The Chinese yuan is poised for modest gains against the US dollar after a high-profile summit between President Donald Trump and President Xi Jinping in Beijing, according to fresh assessments from Bank of America (BofA) and Societe Generale. The two major banks see diplomatic progress reducing immediate trade war risks, offering a tailwind for the currency despite China’s persistent domestic headwinds.
BofA’s post-summit outlook projects a 1-2% appreciation of the yuan over the next quarter, potentially pushing USD/CNY from current levels near 7.25 toward the 7.10-7.20 band. The bank’s foreign exchange strategy team highlights three pillars: the summit’s conciliatory tone lowering the risk of renewed tariffs, the People’s Bank of China’s preference for currency stability via its daily fixing mechanism, and moderating US interest rate expectations that narrow the yield differential supporting the dollar. However, BofA warns that a breakdown in follow-up negotiations, new US tariffs, or a sharper Chinese economic slowdown could reverse the trend.

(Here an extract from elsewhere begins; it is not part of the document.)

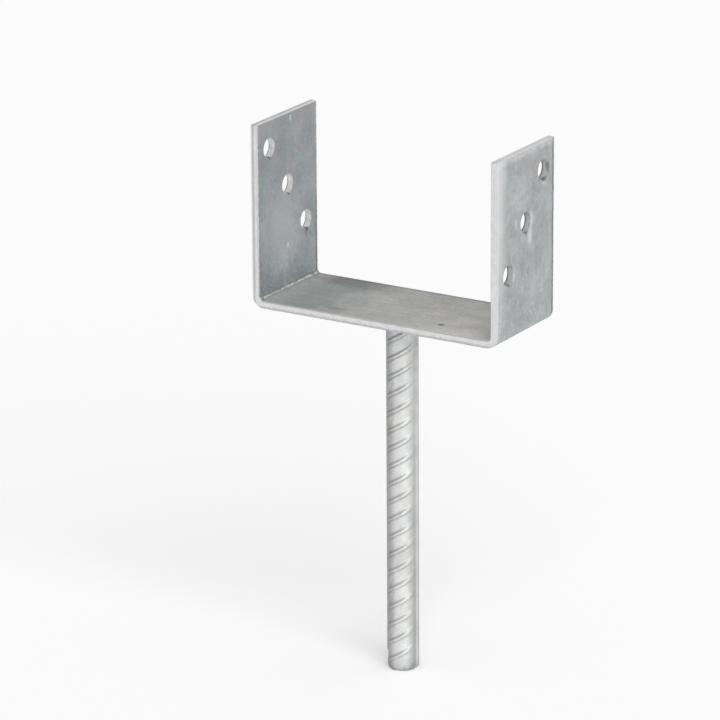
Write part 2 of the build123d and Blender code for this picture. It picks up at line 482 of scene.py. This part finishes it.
class BarFinish(Finish):
    """Zinc on the ribbed bar."""

    def __init__(self):
        super().__init__("galvanised_bar")
        self.z = self.split(self.place)[2]
        self.nz = self.split(self.facing)[2]
        self.clouds = self.cloud(9, detail=4.0, stretch=(1, 1, 1.6))
        self.blotches = self.cloud(4, detail=4.0, rough=0.6, shift=15)
        self.mottle = self.cloud(2.0, rough=0.65, shift=40)
        self.high_up = self.rise(self.z, dowel_low.z, dowel_high.z)
        self.leftward = self.along(BAR_LEFT)
        turn = math.radians(LONG_RIB_TURN)
        off_the_ribs = self.size_of(self.along((-math.sin(turn), math.cos(turn))))
        self.long_rib = self.rise(off_the_ribs, LONG_RIB_WIDTH * 0.8, LONG_RIB_WIDTH * 0.5)

    def plain(self):
        colour = self.mix(self.rise(self.blotches, 0.35, 0.65), BAR_GREY, BAR_GREEN_GREY)
        colour = self.vary(colour, self.clouds, 0.78, 1.22)
        return self.vary(colour, self.mottle, 0.86, 1.14)

    def darkened(self, colour):
        """Painted shade down both sides and under the ribs, and darker at the cropped end."""
        right_side = self.product(
            self.rise(self.leftward, *RIGHT_FLANK),
            self.spread(self.long_rib, 1.0, 0.0),
            self.spread(self.high_up, 1.0, 0.45),
        )
        under_ribs = self.product(
            self.rise(self.nz, -0.1, -0.4),
            self.near(self.z, dowel_low.z, *ABOVE_THE_END),
            self.spread(self.high_up, 0.45, 1.0),
        )
        cropped_end = self.product(
            self.near(self.ragged(self.z, self.blotches, 5), dowel_low.z, *CROPPED_END),
            self.spread(self.mottle, 0.4, 1.6),
        )
        # painted shade, except at the cropped end
        darker_places = (
            (self.rise(self.leftward, *LEFT_FLANK), 0.67),
            (self.rise(self.leftward, *RIGHT_RIB), 0.78),
            (right_side, 0.62),
            (under_ribs, 0.72),
            (cropped_end, 0.78),
        )
        for share, strength in darker_places:
            colour = self.vary(colour, share, 1.0, strength)
        return colour

    def painted_shade(self):
        """Share of painted shade: at the feet of the ribs, in spots on the left, and on the ribs' upper
        sides.
        """
        leftness = self.rise(self.leftward, *RIGHT_TO_LEFT)
        closed_in = self.rise(self.crevice(4.0), 0.03, 0.6)
        feet = self.product(
            closed_in,
            self.spread(self.high_up, 0.3, 0.45),
            self.spread(self.long_rib, 1.0, 0.5),
            self.spread(self.cloud(7, detail=2.0, shift=70), 0.4, 1.6),
            self.spread(leftness, 0.45, 1.1),
        )
        spots = self.product(
            self.rise(closed_in, 0.35, 0.9),
            self.rise(self.leftward, *LEFT_SPOTS),
            self.rise(self.cloud(6, detail=2.0, shift=210), 0.46, 0.60),
            0.85,
        )
        upper_sides = self.product(
            self.rise(self.nz, 0.15, 0.45),
            self.spread(leftness, 0.42, 0.12),
            self.rise(self.z, dowel_high.z, dowel_high.z - 1),
        )
        return self.highest(feet, spots, upper_sides)


def bar_finish():
    finish = BarFinish()
    colour = finish.mix(finish.painted_shade(), finish.darkened(finish.plain()), BAR_SHADE_GREY)
    finish.coat(colour, metallic=0.85, roughness=finish.spread(finish.clouds, 0.66, 0.5))
    finish.surface.inputs["Specular Tint"].default_value = BAR_SHINE
    finish.lumps(finish.mottle, depth=0.08)
    return finish.material


# Ribbed bar with the zinc run into the feet of its ribs, in place of the sharp one. Lengths in millimetres.
ZINC_GRID = 0.45
ZINC_SOFTENING = 3  # rounds of smoothing


def model_bar():
    """A copy of the bar, its ribs rounded and their feet filled."""
    bar = bpy.data.objects.new("rolled_bar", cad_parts["ribbed_dowel"].data.copy())
    bpy.context.scene.collection.objects.link(bar)
    bpy.ops.object.select_all(action="DESELECT")
    bar.select_set(True)
    bpy.context.view_layer.objects.active = bar
    bpy.ops.object.mode_set(mode="EDIT")
    bpy.ops.mesh.select_all(action="SELECT")
    bpy.ops.mesh.remove_doubles(threshold=MERGE_DISTANCE / MILLIMETRES)
    bpy.ops.object.mode_set(mode="OBJECT")
    grid = bar.modifiers.new("zinc_grid", "REMESH")
    grid.mode = "VOXEL"
    grid.voxel_size = ZINC_GRID / MILLIMETRES
    bpy.ops.object.modifier_apply(modifier=grid.name)
    soften = bar.modifiers.new("soften", "SMOOTH")
    soften.factor = 0.5
    soften.iterations = ZINC_SOFTENING
    bpy.ops.object.modifier_apply(modifier=soften.name)
    bpy.ops.object.shade_smooth()
    bar.data.materials.clear()
    bar.data.materials.append(bar_finish())
    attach(bar, "root")
    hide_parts("ribbed_dowel")


# Zinc on the weld
WELD_GREY = (0.56, 0.57, 0.565)


def weld_finish():
    finish = Finish("galvanised_weld")
    clouds = finish.cloud(6)
    mottle = finish.cloud(1.6, rough=0.65, shift=40)
    colour = finish.vary(WELD_GREY, clouds, 0.8, 1.2)
    colour = finish.vary(colour, mottle, 0.78, 1.22)
    # painted shade: darker in the bead's hollows
    scale = finish.product(finish.rise(finish.crevice(1.2), 0.12, 0.5), 0.7)
    colour = finish.mix(scale, colour, DARK_ZINC_AND_SHADE)
    finish.coat(colour, metallic=0.7, roughness=finish.spread(clouds, 0.62, 0.45))
    finish.lumps(mottle, depth=0.1)
    return finish.material


# Weld bead with its ripples, in place of the plain fillet. Lengths in millimetres.
WELD_RIPPLES = 34
STEPS_PER_RIPPLE = 3
RIPPLE_SWELL = 0.35
RIPPLE_CURL = 5.0  # degrees that the middle of a ripple runs ahead of its ends
WELD_BACK = 7.7  # from the dowel's axis to the back of the bead, melted into the core
WELD_TOE = 9.1  # from the axis to the bead's toe, on the ribs
WELD_CROWN = 0.45  # that the face of the bead swells over a straight fillet
WELD_CLEAR = 0.7  # that a choice of points keeps off those that it leaves out


def select_points(piece, chosen):
    """In edit mode, selects the points that a test on x, y and z in millimetres chooses."""
    bpy.ops.mesh.select_all(action="DESELECT")
    bpy.ops.object.mode_set(mode="OBJECT")
    for vertex in piece.data.vertices:
        vertex.select = bool(chosen(*(MILLIMETRES * vertex.co)))
    bpy.ops.object.mode_set(mode="EDIT")


def move_selected(x, z):
    bpy.ops.transform.translate(value=(x / MILLIMETRES, 0, z / MILLIMETRES))


def between_ends(z):
    """Whether a height is clear of the weld's lower and upper ends."""
    return weld_low.z + WELD_CLEAR < z < weld_high.z - WELD_CLEAR


def add_weld_section():
    """The outline of the fillet, standing in the XZ plane at the dowel's right, as a wire in edit mode."""
    middle = (weld_low.z + weld_high.z) / 2
    leg = weld_high.z - weld_low.z
    place = ((WELD_BACK + leg / 2) / MILLIMETRES, 0, middle / MILLIMETRES)
    bpy.ops.object.select_all(action="DESELECT")
    bpy.ops.mesh.primitive_plane_add(size=leg / MILLIMETRES, location=place, rotation=(math.pi / 2, 0, 0))
    bead = bpy.context.object
    bead.name = "rippled_weld"
    bpy.ops.object.transform_apply(location=True, rotation=True, scale=True)
    bpy.ops.object.mode_set(mode="EDIT")
    bpy.ops.mesh.select_mode(type="VERT")
    bpy.ops.mesh.select_all(action="SELECT")
    bpy.ops.mesh.delete(type="ONLY_FACE")
    square_front = WELD_BACK + leg
    select_points(bead, lambda x, y, z: x > square_front - WELD_CLEAR and z > middle)
    move_selected(weld_high.x - RIPPLE_SWELL - square_front, 0)
    select_points(bead, lambda x, y, z: x > WELD_BACK + WELD_CLEAR and z < middle)
    move_selected(WELD_TOE - square_front, 0)
    bpy.ops.mesh.select_all(action="SELECT")
    bpy.ops.mesh.subdivide(number_cuts=2)

    # swell the face between the toe and the rim
    select_points(bead, lambda x, y, z: x > WELD_BACK + WELD_CLEAR and between_ends(z))
    move_selected(WELD_CROWN, -WELD_CROWN)
    return bead


def model_weld():
    """The section spun round the dowel, with its rings swollen in turn."""
    bead = add_weld_section()
    bpy.ops.mesh.select_all(action="SELECT")
    steps = WELD_RIPPLES * STEPS_PER_RIPPLE
    bpy.ops.mesh.spin(steps=steps, angle=2 * math.pi, center=(0, 0, 0), axis=(0, 0, 1), use_auto_merge=True)
    bpy.ops.mesh.select_all(action="SELECT")
    bpy.ops.mesh.remove_doubles(threshold=MERGE_DISTANCE / MILLIMETRES)

    # one ring of each ripple stands out
    def on_crest(x, y, z):
        ring = round(math.atan2(y, x) / (2 * math.pi) * steps)
        return ring % STEPS_PER_RIPPLE == 0 and math.hypot(x, y) > WELD_BACK + WELD_CLEAR

    select_points(bead, on_crest)
    swell = 1 + RIPPLE_SWELL / (weld_high.x - RIPPLE_SWELL)
    bpy.ops.transform.resize(value=(swell, swell, 1), center_override=(0, 0, 0))

    # the crests are curled, as the bead was laid
    select_points(bead, lambda x, y, z: math.hypot(x, y) > WELD_TOE + WELD_CLEAR and between_ends(z))
    bpy.ops.transform.rotate(
        value=math.radians(RIPPLE_CURL), orient_axis="Z", orient_type="GLOBAL", center_override=(0, 0, 0)
    )
    bpy.ops.mesh.select_all(action="SELECT")
    bpy.ops.mesh.normals_make_consistent(inside=False)
    bpy.ops.object.mode_set(mode="OBJECT")
    soften = bead.modifiers.new("soften", "SUBSURF")
    soften.levels = soften.render_levels = 2
    bpy.ops.object.modifier_apply(modifier=soften.name)
    bpy.ops.object.shade_smooth()
    bead.data.materials.append(weld_finish())
    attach(bead, "root")
    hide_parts("weld_bead")


# Floor, light and background
LAMP_STRENGTH = 1.65
LAMP_TURN = 50  # degrees to the right of straight in front
LAMP_HEIGHT = 36  # degrees up
LAMP_SOFTNESS = 50  # degrees across its disc
LAMP_DISTANCE = 3.0  # in metres
FLOOR_SIDE = 14.0  # in metres
FLOOR_WHITE = (0.93, 0.93, 0.93, 1)
FLOOR_GLOW = 0.17  # towards the camera, mirrors and glass alone
SKY_LEFT, SKY_RIGHT, SKY_TOP = 0.42, 0.9, 0.5
SKY_FADE = (0.1, 0.95)  # sines of the angles up, between which the sides turn into the top
WHITE = (1, 1, 1, 1)


def seen_directly(paint):
    """1 for rays from the camera and for mirrored or passed ones, 0 for light that falls on the object."""
    path = paint.add("LightPath")
    rays = ("Is Camera Ray", "Is Glossy Ray", "Is Transmission Ray")
    return paint.highest(*(path.outputs[ray] for ray in rays))


def add_floor():
    bpy.ops.object.select_all(action="DESELECT")
    bpy.ops.mesh.primitive_plane_add(size=FLOOR_SIDE, location=(0, 0, dowel_low.z / MILLIMETRES))
    floor = bpy.context.object
    floor.name = "studio_floor"
    bpy.ops.object.transform_apply(location=True, rotation=True, scale=True)
    paint = Finish("studio_floor_paint")
    paint.coat(FLOOR_WHITE, metallic=0.0, roughness=0.9)
    paint.surface.inputs["Specular IOR Level"].default_value = 0.0
    paint.surface.inputs["Emission Color"].default_value = WHITE
    glow = paint.product(seen_directly(paint), FLOOR_GLOW)
    paint.feed(paint.surface.inputs["Emission Strength"], glow)
    floor.data.materials.append(paint.material)


def add_sky():
    """Brighter on the right, where the studio is open, and darker overhead."""
    world = bpy.data.worlds.new("studio_sky")
    bpy.context.scene.world = world
    world.use_nodes = True
    sky = Pattern(world.node_tree)
    direction = sky.add("TexCoord").outputs["Generated"]
    turn = math.radians(CAMERA_TURN)
    rightward = sky.vector("DOT_PRODUCT", direction, (math.cos(turn), math.sin(turn), 0))
    limits = {"Value": rightward, "From Min": -1, "From Max": 1, "To Min": SKY_LEFT, "To Max": SKY_RIGHT}
    sides = sky.add("MapRange", limits).outputs["Result"]
    fade = sky.rise(sky.split(direction)[2], *SKY_FADE)
    background = world.node_tree.nodes["Background"]
    sky.feed(background.inputs["Color"], WHITE)
    sky.feed(background.inputs["Strength"], sky.spread(fade, sides, SKY_TOP))


def add_lamp():
    """One large soft lamp, far off to the right of the camera, so that it lights the whole floor alike."""
    data = bpy.data.lights.new("softbox", "SUN")
    data.energy = LAMP_STRENGTH
    data.angle = math.radians(LAMP_SOFTNESS)
    lamp = bpy.data.objects.new("softbox", data)
    turn, height = math.radians(LAMP_TURN), math.radians(LAMP_HEIGHT)
    level = math.cos(height)
    towards = Vector((math.sin(turn) * level, -math.cos(turn) * level, math.sin(height)))
    lamp.location = LAMP_DISTANCE * towards
    lamp.rotation_euler = (-towards).to_track_quat("-Z", "Y").to_euler()
    bpy.context.scene.collection.objects.link(lamp)


add_camera()
give("u_bracket", strip_finish())
model_bar()
model_weld()
add_floor()
add_sky()
add_lamp()
bpy.context.scene.view_settings.view_transform = "Standard"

Societe Generale’s pre-summit note observed that the yuan had already strengthened in the lead-up to the meeting, breaking through key technical levels as traders reduced bearish bets. The bank attributed the move to positioning adjustments rather than fundamental economic improvement, calling the rally a “short-term tailwind” contingent on concrete outcomes. Its strategists noted that the sustainability of gains hinges on whether the talks produce tangible tariff relief or trade agreements.
Both banks underscore a cautiously optimistic but conditional path for the yuan. With no formal trade deal announced at the summit, the market’s reaction—and the yuan’s trajectory—now depends on follow-up actions. Forex traders are eyeing potential tactical opportunities to position for further yuan strength, while businesses with cross-border exposure face a slightly more favorable climate for Chinese importers and modest headwinds for US exporters.